To be done:
List all lines of the data containing the word "with".

Records provided:
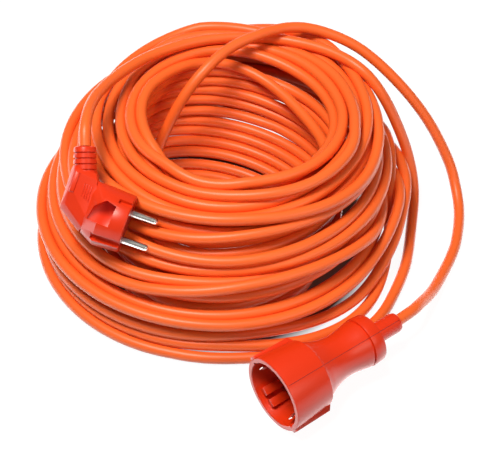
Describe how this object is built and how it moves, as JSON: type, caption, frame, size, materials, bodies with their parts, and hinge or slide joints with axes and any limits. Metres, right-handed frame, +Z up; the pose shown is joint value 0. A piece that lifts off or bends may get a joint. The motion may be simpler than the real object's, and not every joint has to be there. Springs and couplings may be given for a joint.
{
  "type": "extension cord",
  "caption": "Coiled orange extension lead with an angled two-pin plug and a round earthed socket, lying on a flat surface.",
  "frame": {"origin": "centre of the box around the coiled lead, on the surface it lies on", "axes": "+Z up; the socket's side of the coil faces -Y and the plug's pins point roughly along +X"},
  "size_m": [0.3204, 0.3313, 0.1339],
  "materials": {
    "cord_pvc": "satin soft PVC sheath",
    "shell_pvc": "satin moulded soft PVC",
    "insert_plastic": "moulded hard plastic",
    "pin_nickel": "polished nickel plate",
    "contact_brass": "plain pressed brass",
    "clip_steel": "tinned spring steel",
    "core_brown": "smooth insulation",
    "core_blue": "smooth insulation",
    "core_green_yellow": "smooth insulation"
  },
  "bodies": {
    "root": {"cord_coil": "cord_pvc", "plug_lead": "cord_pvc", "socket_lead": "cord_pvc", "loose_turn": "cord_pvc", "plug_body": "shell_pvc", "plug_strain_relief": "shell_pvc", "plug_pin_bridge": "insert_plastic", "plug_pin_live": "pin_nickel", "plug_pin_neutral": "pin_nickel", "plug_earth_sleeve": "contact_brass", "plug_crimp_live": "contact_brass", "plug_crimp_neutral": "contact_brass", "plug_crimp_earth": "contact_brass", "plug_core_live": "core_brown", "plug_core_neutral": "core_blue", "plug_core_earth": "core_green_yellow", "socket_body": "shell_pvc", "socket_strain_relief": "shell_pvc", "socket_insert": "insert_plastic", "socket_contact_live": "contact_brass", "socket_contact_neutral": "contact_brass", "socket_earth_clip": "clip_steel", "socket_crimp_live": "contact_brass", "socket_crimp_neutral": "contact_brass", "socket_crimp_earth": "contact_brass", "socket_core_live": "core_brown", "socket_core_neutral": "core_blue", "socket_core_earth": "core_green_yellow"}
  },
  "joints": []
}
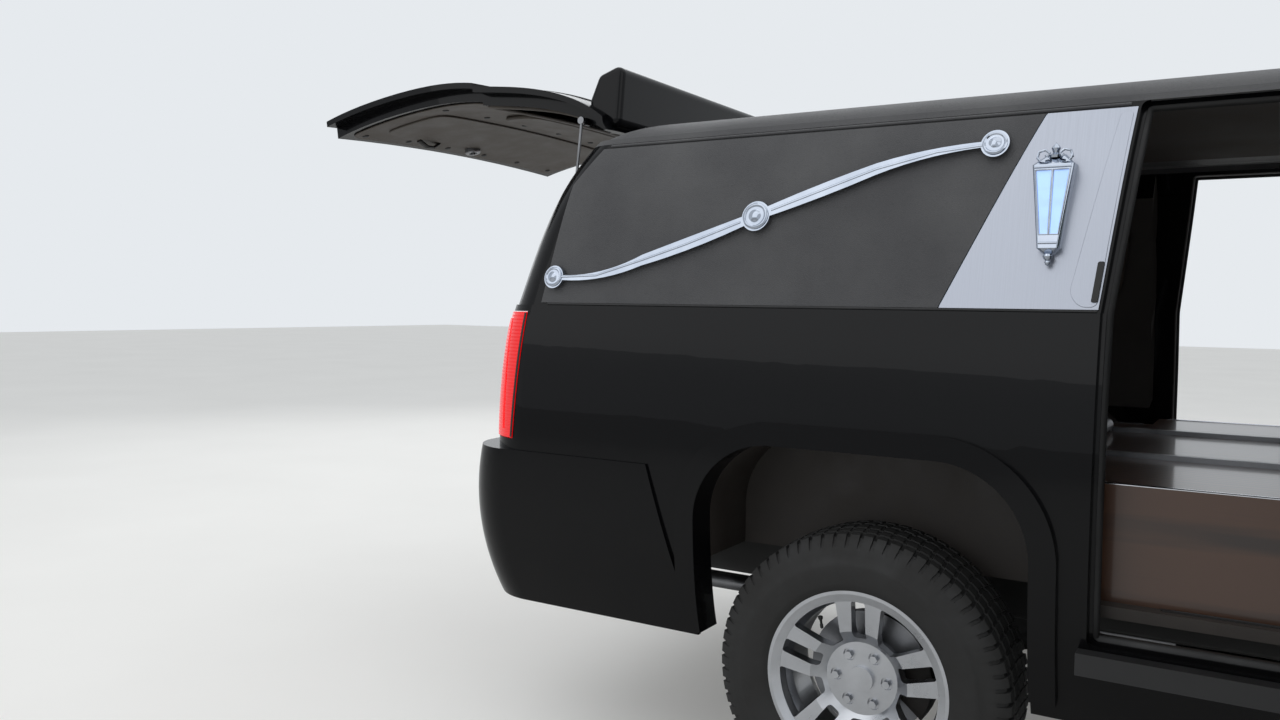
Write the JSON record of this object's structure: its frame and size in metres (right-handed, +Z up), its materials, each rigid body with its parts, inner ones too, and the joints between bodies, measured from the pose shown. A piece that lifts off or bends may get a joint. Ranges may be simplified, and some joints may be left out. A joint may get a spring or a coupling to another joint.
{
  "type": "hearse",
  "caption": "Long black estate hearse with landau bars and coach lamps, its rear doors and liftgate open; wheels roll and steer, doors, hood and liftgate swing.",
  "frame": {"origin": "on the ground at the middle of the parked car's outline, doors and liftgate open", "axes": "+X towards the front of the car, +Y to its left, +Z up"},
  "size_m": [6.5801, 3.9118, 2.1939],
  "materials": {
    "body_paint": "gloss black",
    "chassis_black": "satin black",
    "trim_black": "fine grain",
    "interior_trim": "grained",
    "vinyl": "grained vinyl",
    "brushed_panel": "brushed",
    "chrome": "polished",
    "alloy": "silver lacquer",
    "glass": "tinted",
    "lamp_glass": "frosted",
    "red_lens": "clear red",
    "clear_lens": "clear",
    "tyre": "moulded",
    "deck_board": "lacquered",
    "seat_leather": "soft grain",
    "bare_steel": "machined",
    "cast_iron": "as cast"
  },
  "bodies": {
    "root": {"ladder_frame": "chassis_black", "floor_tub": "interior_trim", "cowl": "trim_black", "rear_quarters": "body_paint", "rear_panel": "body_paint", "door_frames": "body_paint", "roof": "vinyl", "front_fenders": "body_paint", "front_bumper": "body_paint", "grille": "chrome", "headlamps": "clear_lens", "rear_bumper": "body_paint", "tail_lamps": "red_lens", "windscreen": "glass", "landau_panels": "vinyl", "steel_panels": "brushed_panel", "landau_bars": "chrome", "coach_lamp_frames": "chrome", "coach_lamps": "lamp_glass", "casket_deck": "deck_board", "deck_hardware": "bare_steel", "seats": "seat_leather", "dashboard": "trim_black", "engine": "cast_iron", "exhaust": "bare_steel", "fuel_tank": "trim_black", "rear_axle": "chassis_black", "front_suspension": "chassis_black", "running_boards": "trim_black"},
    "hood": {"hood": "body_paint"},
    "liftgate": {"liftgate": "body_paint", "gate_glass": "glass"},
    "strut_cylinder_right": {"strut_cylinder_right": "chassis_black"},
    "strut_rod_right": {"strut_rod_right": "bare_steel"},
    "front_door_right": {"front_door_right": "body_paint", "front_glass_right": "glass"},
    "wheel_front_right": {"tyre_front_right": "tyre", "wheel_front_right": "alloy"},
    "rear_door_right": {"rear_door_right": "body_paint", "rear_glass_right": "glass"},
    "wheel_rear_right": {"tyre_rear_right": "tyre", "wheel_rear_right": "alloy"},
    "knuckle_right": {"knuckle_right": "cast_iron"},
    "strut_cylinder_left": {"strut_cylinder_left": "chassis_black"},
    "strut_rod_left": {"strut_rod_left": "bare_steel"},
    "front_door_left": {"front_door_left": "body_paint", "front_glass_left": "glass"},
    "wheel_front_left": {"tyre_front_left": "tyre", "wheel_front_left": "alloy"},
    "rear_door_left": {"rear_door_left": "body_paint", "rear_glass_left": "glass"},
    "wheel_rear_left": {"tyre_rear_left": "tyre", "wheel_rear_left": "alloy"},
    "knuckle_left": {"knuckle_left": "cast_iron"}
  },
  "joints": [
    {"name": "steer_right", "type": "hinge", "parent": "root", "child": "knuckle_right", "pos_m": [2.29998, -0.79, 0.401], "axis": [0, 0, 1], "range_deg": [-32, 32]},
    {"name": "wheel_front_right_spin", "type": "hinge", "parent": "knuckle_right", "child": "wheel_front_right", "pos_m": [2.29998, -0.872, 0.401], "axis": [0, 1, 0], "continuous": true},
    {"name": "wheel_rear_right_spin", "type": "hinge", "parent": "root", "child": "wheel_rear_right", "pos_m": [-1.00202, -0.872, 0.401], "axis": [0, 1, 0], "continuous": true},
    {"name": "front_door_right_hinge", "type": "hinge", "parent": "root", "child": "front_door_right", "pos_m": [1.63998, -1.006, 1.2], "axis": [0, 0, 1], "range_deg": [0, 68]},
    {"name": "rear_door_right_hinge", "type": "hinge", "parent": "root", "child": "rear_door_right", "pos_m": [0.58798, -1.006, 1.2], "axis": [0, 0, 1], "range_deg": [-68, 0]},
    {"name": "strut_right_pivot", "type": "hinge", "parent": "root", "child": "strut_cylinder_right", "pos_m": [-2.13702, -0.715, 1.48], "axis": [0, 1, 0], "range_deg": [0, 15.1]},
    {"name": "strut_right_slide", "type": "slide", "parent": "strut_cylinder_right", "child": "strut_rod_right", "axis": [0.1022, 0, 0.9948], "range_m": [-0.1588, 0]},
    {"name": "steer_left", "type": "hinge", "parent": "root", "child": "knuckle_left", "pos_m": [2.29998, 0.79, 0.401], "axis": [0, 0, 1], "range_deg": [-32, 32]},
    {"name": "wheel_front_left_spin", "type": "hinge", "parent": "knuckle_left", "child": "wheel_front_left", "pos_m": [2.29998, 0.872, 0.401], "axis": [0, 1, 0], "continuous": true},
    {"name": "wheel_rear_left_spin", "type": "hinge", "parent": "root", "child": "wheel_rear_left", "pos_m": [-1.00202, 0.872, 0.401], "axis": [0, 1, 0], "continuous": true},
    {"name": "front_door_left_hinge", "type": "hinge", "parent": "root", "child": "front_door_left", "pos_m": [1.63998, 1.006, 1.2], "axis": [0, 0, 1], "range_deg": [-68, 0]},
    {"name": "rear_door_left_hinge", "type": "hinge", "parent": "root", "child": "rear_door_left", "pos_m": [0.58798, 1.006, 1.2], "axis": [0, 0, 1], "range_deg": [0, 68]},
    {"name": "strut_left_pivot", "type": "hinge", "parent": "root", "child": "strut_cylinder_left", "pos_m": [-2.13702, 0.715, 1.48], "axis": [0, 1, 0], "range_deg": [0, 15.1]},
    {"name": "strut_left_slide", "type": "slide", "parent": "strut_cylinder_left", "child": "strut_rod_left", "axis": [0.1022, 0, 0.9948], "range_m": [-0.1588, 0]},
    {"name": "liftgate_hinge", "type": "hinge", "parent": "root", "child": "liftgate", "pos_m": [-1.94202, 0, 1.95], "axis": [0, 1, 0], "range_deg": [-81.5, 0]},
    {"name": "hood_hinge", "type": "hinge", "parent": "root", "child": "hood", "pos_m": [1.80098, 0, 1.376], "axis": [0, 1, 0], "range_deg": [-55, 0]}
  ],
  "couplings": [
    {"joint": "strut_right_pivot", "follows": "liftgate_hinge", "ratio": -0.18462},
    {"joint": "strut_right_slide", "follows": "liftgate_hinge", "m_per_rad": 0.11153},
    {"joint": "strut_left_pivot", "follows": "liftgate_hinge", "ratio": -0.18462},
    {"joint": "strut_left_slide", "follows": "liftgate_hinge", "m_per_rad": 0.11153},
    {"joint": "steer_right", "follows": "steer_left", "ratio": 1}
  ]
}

==

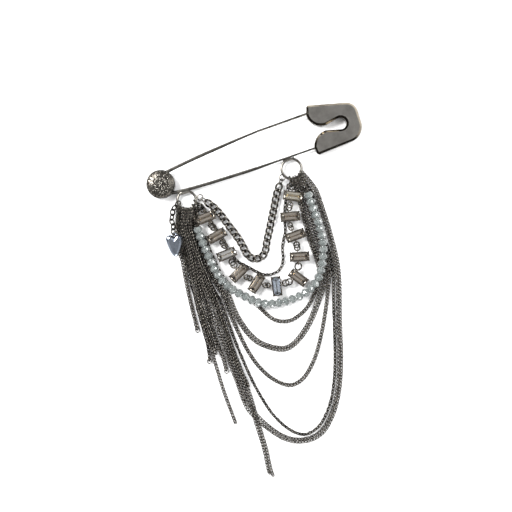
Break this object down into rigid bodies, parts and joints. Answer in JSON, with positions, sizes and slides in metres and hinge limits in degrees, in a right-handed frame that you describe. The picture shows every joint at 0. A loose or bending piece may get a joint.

---

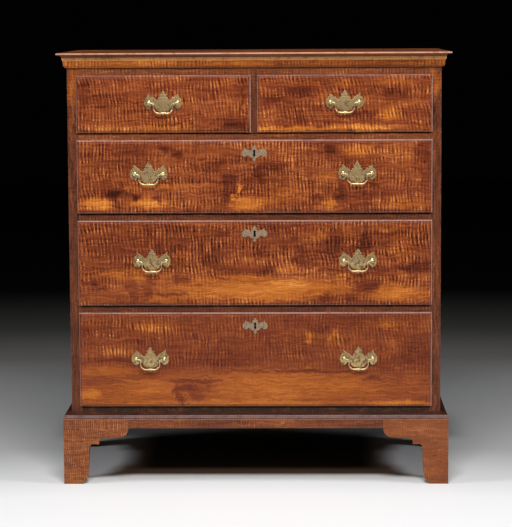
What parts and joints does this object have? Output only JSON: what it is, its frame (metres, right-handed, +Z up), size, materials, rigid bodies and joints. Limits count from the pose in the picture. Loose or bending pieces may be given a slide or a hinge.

Exercise output:
Describe how this object is built and how it moves, as JSON: type, caption, frame, size, materials, bodies with their parts, and hinge or slide joints with axes and any limits. Metres, right-handed frame, +Z up; the pose shown is joint value 0. A piece that lifts off or bends may get a joint. The motion may be simpler than the real object's, and not every joint has to be there. Springs and couplings may be given for a joint.
  "caption": "Coiled orange extension lead with an angled two-pin plug and a round earthed socket, lying on a flat surface.",
Write the JSON record of this object's structure: its frame and size in metres (right-handed, +Z up), its materials, each rigid body with its parts, inner ones too, and the joints between bodies, measured from the pose shown. A piece that lifts off or bends may get a joint. Ranges may be simplified, and some joints may be left out. A joint may get a spring or a coupling to another joint.
  "caption": "Long black estate hearse with landau bars and coach lamps, its rear doors and liftgate open; wheels roll and steer, doors, hood and liftgate swing.",
Break this object down into rigid bodies, parts and joints. Answer in JSON, with positions, sizes and slides in metres and hinge limits in degrees, in a right-handed frame that you describe. The picture shows every joint at 0. A loose or bending piece may get a joint.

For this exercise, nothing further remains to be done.